Scientists from around the world discuss the problems of human noise at sea

More than 160 scientists from around the world, experts in noise pollution at sea, are meeting starting Monday and throughout the week at the OCEANOISE2023 congress, organized by the Bioacoustic Applications Laboratory (LAB) of the Polytechnic University of Catalonia ( UPC) in Vilanova i la Geltrú (Barcelona, ​​northeast).

The international congress intends, according to the UPC, to discuss the problems generated by noise of human origin at sea and possible solutions to mitigate its effects on marine fauna.

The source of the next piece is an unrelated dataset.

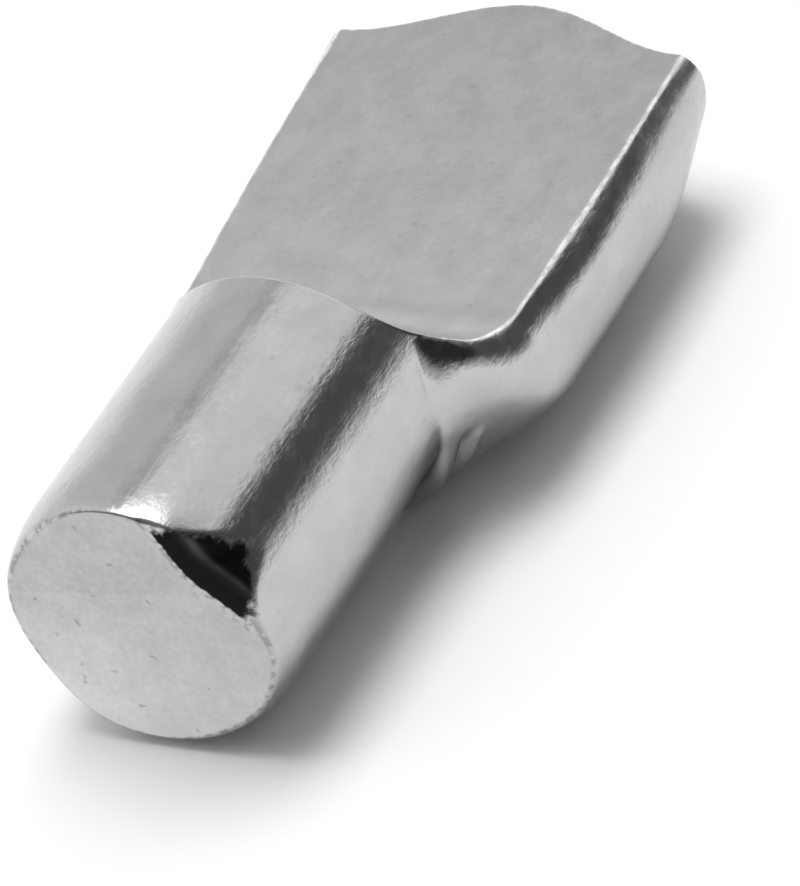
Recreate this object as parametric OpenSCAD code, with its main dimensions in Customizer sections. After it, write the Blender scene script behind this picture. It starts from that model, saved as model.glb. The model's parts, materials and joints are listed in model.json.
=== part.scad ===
// Spoon-type shelf support pin, pressed in one piece from round steel wire.
// Frame: X runs along the shank towards the paddle, Z is up and square to the seat.
// The origin lies on the shank's axis, under the top edge of the step.

/* [Shank] */
// Diameter of the round shank, which fits the hole in the cabinet side
shank_d = 5; // [4.6:0.1:6.5]
// Length of the shank from its sheared end to the step
shank_l = 6; // [4:0.1:12]
// Length of the drawn-in lead at the sheared end
lead_l = 1; // [0.4:0.1:2]
// How far the lead draws the radius in at the sheared end
lead_in = 0.17; // [0.05:0.01:0.4]

/* [Pinched corner of the sheared end] */
// Turn of the pinch around the shank, away from the top
pinch_turn = 51.5; // [30:0.5:70]
// How far the pinch cuts in from the rim of the end face
pinch_depth = 0.52; // [0.2:0.02:0.8]
// Slope of the pinch against the shank's axis
pinch_slope = 37; // [30:1:55]

/* [Seat and step] */
// Height of the flat seat above the shank's axis
seat_h = 0.5; // [0.1:0.05:0.9]
// Radius of the hollow step that runs from the shank's top down to the seat
step_r = 2; // [1.2:0.05:2]

/* [Paddle] */
// Length of the paddle from the step to the crown of its tip
paddle_l = 9.8; // [8.5:0.1:14]
// Width of the seat where it leaves the shank
seat_w_near = 5.76; // [5.4:0.02:6.6]
// Width of the seat at the tip's corners
seat_w_far = 6.34; // [5.8:0.02:8]
// How far the crown of the tip stands beyond its corners
tip_crown = 1; // [0.3:0.05:1.6]
// Sideways lean of the paddle against the shank, in degrees
lean = 3; // [0:0.25:4]
// Distance from the step to the point about which the paddle leans
lean_pivot = 4.6; // [3:0.1:6]

/* [Sides and underside] */
// How far the sides swell out beyond the seat's edge
side_swell = 0.41; // [0.2:0.01:0.6]
// The same swelling at the tip
tip_swell = 0.26; // [0.1:0.01:0.5]
// Depth of the widest line below the shank's axis
belly_depth = 0.77; // [0.4:0.01:1]
// Height of the widest line above the shank's axis at the tip
tip_belly_h = 0.15; // [0:0.01:0.3]
// Squareness of the underside's corners, where 2 is an ellipse
squareness = 2.44; // [2:0.02:3]
// How far the underside rises at the tip
tip_rise = 0.37; // [0.1:0.01:0.8]
// Length of the stretch over which the tip thins
tip_thin_l = 3.6; // [2:0.1:5]

/* [Neck] */
// Distance from the step to where the seat's corner leaves the shank
corner_at = 1.2; // [0.8:0.05:1.6]
// Length over which that corner reaches the seat's full width
corner_l = 0.35; // [0.25:0.05:0.8]
// Distance from the step to where the heel leaves the shank
heel_at = 0.13; // [0.05:0.01:0.4]
// Length over which the heel reaches its full width
heel_l = 2.3; // [1.5:0.1:3]
// How far the lip of the heel stands out from the shank
lip = 0.22; // [0.1:0.01:0.35]
// How far the heel is pressed lower than the shank
heel_drop = 0.04; // [0.03:0.01:0.1]

/* [Hidden] */
$fn = 96;
shank_r = shank_d / 2;
end_r = shank_r - lead_in;
inset = 0.06;                           // the blank stays this far inside the shank
blank_r = shank_r - inset;
bottom_z = -(shank_r + heel_drop);
blank_top = (seat_h + shank_r) / 2;     // the seat is cut from this height
trim = 0.4;                             // this much is sheared off at the tip's crown
blank_end = paddle_l + trim;
neck_growth = 0.55;                     // share of the height in which the heel takes over
lip_growth = 0.7;                       // share of the underside in which the lip grows
tip_start = paddle_l - tip_thin_l;
stations = 46;                          // rings along the blank
levels = 20;                            // levels from the underside to the top
ring_crowding = 1.5;                    // the rings crowd together at the neck
level_crowding = 1.7;                   // the levels crowd together at the underside
tip_points = 40;
lead_points = 8;
tool = 2 * (shank_l + paddle_l);        // size of the cutting tools

function mix(a, b, t) = a + (b - a) * t;
function share(t) = min(1, max(0, t));
function ease(t) = pow(share(t), 2) * (3 - 2 * share(t));
function chord(r, z) = sqrt(max(0, r * r - z * z));

// Each of these gives one measure of the paddle at the distance u from the step.
function thinning(u) = ease((u - tip_start) / tip_thin_l);
function belly_z(u) = mix(-belly_depth, tip_belly_h, thinning(u));
function swell(u) = mix(side_swell, tip_swell, thinning(u));
function under_z(u) = bottom_z + tip_rise * thinning(u);
function power(u) = mix(squareness, 2, thinning(u));
function spread(u) = 1 - pow(1 - share((u - corner_at) / (paddle_l - tip_crown - corner_at)), 2);
function seat_half(u) = mix(seat_w_near, seat_w_far, spread(u)) / 2;

// Half width of the finished paddle: it swells below the seat, then rounds under.
function above_belly(u, z) = share((z - belly_z(u)) / (seat_h - belly_z(u)));
function below_belly(u, z) = share((belly_z(u) - z) / (belly_z(u) - under_z(u)));
function paddle_half(u, z) = z >= belly_z(u)
    ? seat_half(u) + swell(u) * (1 - pow(above_belly(u, z), 2))
    : (seat_half(u) + swell(u)) * pow(1 - pow(below_belly(u, z), power(u)), 1 / power(u));

// Half width of the blank at the step, where only the heel's lip leaves the shank.
function lip_share(z) = ease((-z - belly_depth) / (shank_r - belly_depth) / lip_growth);
function neck_half(z) = mix(chord(blank_r, z), chord(shank_r + lip, z), lip_share(z));

// The seat's corner rises steeply from the shank, and the heel below it slowly.
function depth_share(z) = ease((seat_h - z) / (seat_h - bottom_z) / neck_growth);
function flare_at(z) = mix(corner_at, heel_at, depth_share(z));
function flare_l(z) = mix(corner_l, heel_l, depth_share(z));
function flare_t(u, z) = share((u - flare_at(z)) / flare_l(z));
function flare(u, z) =
    mix(chord(1, 1 - flare_t(u, z)), ease(flare_t(u, z)), depth_share(z));
function blank_half(u, z) = mix(neck_half(z), paddle_half(u, z), flare(u, z));

// A point at the distance u from the step and v to the side, moved by the lean,
// which sets in between the step and the seat's corner.
function leaning(u, v) = [
    lean_pivot + (u - lean_pivot) * cos(lean) - v * sin(lean),
    (u - lean_pivot) * sin(lean) + v * cos(lean)];
function placed(u, v, z) = concat(mix([u, v], leaning(u, v), ease(u / corner_at)), z);

// One ring of the blank, from the top of one side around the underside to the other.
// Each level starts where its own flare does, so that the rings follow the neck.
function start_z(j) = mix(bottom_z, blank_top, pow(j / levels, level_crowding));
function ring_u(i, j) = mix(flare_at(start_z(j)), blank_end, pow(i / stations, ring_crowding));
function level(u, j) = mix(under_z(u), blank_top, pow(j / levels, level_crowding));
function half_at(u, j) = j == 0 ? 0 : blank_half(u, level(u, j));
function ring_point(u, j, side) = placed(u, side * half_at(u, j), level(u, j));
function ring(i) = [for (k = [-levels:levels]) ring_point(ring_u(i, abs(k)), abs(k), sign(k))];

// The two faces of one cell of the skin, split alike on the left and on the right.
function cell(a, b, right) = right
    ? [[a, b, b + 1], [a, b + 1, a + 1]]
    : [[a, b, a + 1], [b, b + 1, a + 1]];

// Round wire with a drawn-in lead. Past the step it thins a little, inside the blank.
module wire() {
    lead = [for (k = [0:lead_points]) let (a = 90 * k / lead_points)
        [end_r + lead_in * sin(a), -shank_l + lead_l * (1 - cos(a))]];
    rotate([0, 90, 0])
        rotate_extrude()
            polygon(concat([[0, -shank_l]], lead,
                [[shank_r, 0], [blank_r, step_r], [0, step_r]]));
}

// The pressed end before its seat is cut, with swollen sides and a heel.
module blank() {
    size = 2 * levels + 1;
    points = [for (i = [0:stations]) each ring(i)];
    skin = [for (i = [0:stations - 1], k = [0:size - 2])
        each cell(i * size + k, (i + 1) * size + k, k < levels)];
    top = [for (i = [0:stations - 1], half = [0, 1])
        let (a = i * size, b = a + size)
        half == 0 ? [a, a + size - 1, b] : [b, a + size - 1, b + size - 1]];
    // An end is closed by rungs from side to side, down to the point at the bottom.
    rungs = [for (k = [0:levels - 1], half = [0, 1])
        let (c = size - 1 - k)
        if (half == 0 || k < levels - 1)
            half == 0 ? [k, k + 1, c] : [c, k + 1, c - 1]];
    far_end = [for (t = rungs) [for (k = [2, 1, 0]) t[k] + stations * size]];
    polyhedron(points, concat(skin, top, rungs, far_end));
}

// Plan of the shears that leave the crowned tip, a full wave from corner to corner.
module tip_plan() {
    wave = [for (k = [-tip_points:tip_points]) let (t = k / tip_points)
        [paddle_l - tip_crown * pow(sin(90 * t), 2), t * seat_w_far / 2]];
    translate([lean_pivot, 0])
        rotate(lean)
            translate([-lean_pivot, 0])
                polygon(concat([[-tool, -tool], [paddle_l - tip_crown, -tool]], wave,
                    [[paddle_l - tip_crown, tool], [-tool, tool]]));
}

// Side view of the press tool that leaves the flat seat and the hollow step.
module seat_tool() {
    translate([0, tool / 2, 0])
        rotate([90, 0, 0])
            linear_extrude(tool) {
                translate([step_r, seat_h + step_r])
                    circle(step_r);
                translate([step_r, seat_h])
                    square(tool);
                translate([0, seat_h + step_r])
                    square(tool);
            }
}

// Flat left on the rim of the end face where the shears pinched the wire.
module pinch() {
    rotate([pinch_turn, 0, 0])
        translate([-shank_l, 0, end_r - pinch_depth])
            rotate([0, -pinch_slope, 0])
                translate([-tool / 2, -tool / 2, 0])
                    cube(tool);
}

module shelf_pin() {
    color("silver")
        difference() {
            union() {
                wire();
                intersection() {
                    blank();
                    translate([0, 0, -tool / 2])
                        linear_extrude(tool)
                            tip_plan();
                }
            }
            seat_tool();
            pinch();
        }
}

shelf_pin();
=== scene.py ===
"""Looks of the shelf support pin: one smooth mesh of bright nickel on a pale studio floor.

All lengths in this script are millimetres, turned into metres where an object is made.
The frame is the CAD model's: X along the shank towards the paddle, Z square to the seat.
"""
import json
import math

import bpy
import numpy as np
from mathutils import Matrix, Vector


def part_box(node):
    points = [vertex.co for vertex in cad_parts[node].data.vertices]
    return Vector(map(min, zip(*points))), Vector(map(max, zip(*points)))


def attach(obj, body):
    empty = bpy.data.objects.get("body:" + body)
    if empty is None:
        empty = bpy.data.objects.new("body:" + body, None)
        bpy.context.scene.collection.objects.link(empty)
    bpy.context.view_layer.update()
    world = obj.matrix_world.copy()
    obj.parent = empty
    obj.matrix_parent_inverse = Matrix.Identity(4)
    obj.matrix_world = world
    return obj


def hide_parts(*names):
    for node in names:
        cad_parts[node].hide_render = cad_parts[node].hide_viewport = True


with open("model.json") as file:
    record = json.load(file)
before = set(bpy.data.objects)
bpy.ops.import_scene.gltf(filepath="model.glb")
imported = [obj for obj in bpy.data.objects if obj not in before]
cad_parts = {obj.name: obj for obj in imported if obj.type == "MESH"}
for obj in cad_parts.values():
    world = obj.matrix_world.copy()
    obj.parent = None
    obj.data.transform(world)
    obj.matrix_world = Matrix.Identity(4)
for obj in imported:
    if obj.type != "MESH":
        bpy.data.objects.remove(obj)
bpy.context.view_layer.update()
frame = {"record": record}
NODE = "shelf_pin"
MM = 0.001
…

The congress is held in the Eduard Toldrà Auditorium in Vilanova i la Geltrú and was inaugurated by the director of the UPC Bioacoustic Applications Laboratory (LAB), Michel André, considered a world leader in marine noise pollution, and the mayoress of Vilanova (northeast), Olga Arnau.

The meeting brings together specialists from 25 countries: the United States, Canada, China, Japan, Taiwan, the United Kingdom, France, Portugal, Spain, Germany, Poland, Italy, the Netherlands, Belgium, Australia, Iceland, Sweden, Denmark, Norway, Israel , New Zealand, Korea, Hungary, Brazil and South Africa.

“The attendees are the leading international experts in measurements, mapping and modeling of noise in the oceanphysiological and behavioral effects in the marine environment, as well as regulation and mitigation procedures,” the organizers highlighted.

Throughout the week they will discuss, in different sessions that include presentations and talks, the problem of noise pollution at sea generated by the transport of goods, fishing or geophysical prospecting, the construction of wind farms or military maneuvers, among other matters.

They will also present the latest technology available to measure noise at sea.

The UPC LAB, linked to the Vilanova i la Geltrú Higher Polytechnic School of Engineering (EPSEVG), is internationally recognized as a leading research laboratory in the study of the effects of noise pollution in the ocean.

This laboratory demonstrated in several studies that marine organisms, including cetaceans, fish and invertebrates, can suffer serious hearing damage caused by continuous exposure to low frequency sound levels.

The LAB also demonstrated how noise of anthropogenic origin affects Posidonia meadows.

The marine biologists highlighted that all these marine species have an essential role in the balance of the oceans and, if they are threatened by human activity, the entire food chain can be unbalanced and affect the biodiversity of ocean ecosystems.